____ DATA SHOWN

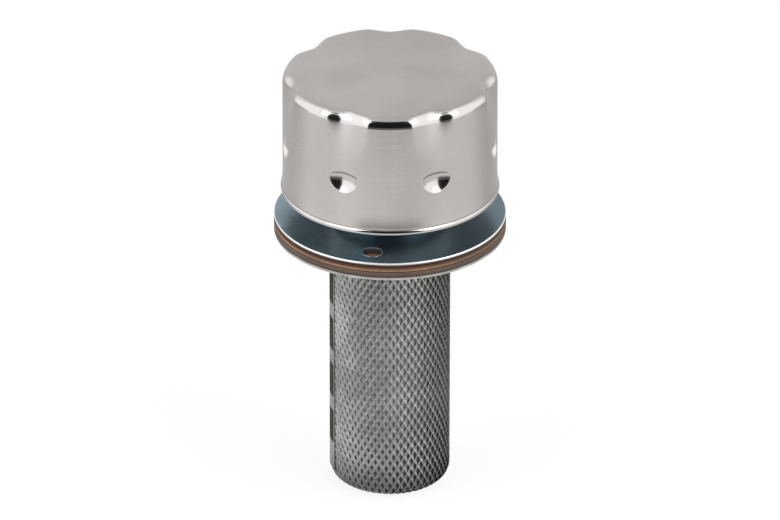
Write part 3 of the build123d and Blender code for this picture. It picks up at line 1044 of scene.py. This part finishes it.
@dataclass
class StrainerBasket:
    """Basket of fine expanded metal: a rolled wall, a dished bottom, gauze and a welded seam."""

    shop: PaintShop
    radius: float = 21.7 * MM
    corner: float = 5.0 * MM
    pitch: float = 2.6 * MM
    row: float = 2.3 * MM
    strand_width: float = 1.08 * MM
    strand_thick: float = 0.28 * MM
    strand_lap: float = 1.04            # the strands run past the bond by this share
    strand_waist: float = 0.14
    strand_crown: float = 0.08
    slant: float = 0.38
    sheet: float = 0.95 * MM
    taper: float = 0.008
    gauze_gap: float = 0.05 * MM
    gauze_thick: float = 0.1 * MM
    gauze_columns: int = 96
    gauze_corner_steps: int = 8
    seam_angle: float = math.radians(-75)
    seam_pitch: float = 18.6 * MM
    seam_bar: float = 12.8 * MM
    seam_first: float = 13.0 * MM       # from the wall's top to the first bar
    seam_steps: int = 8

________

■ WHAT NEEDS TO BE DONE ■
Pick out each line containing "this" and report it.

■ CORRECT ANSWER ■
Write part 3 of the build123d and Blender code for this picture. It picks up at line 1044 of scene.py. This part finishes it.
    strand_lap: float = 1.04            # the strands run past the bond by this share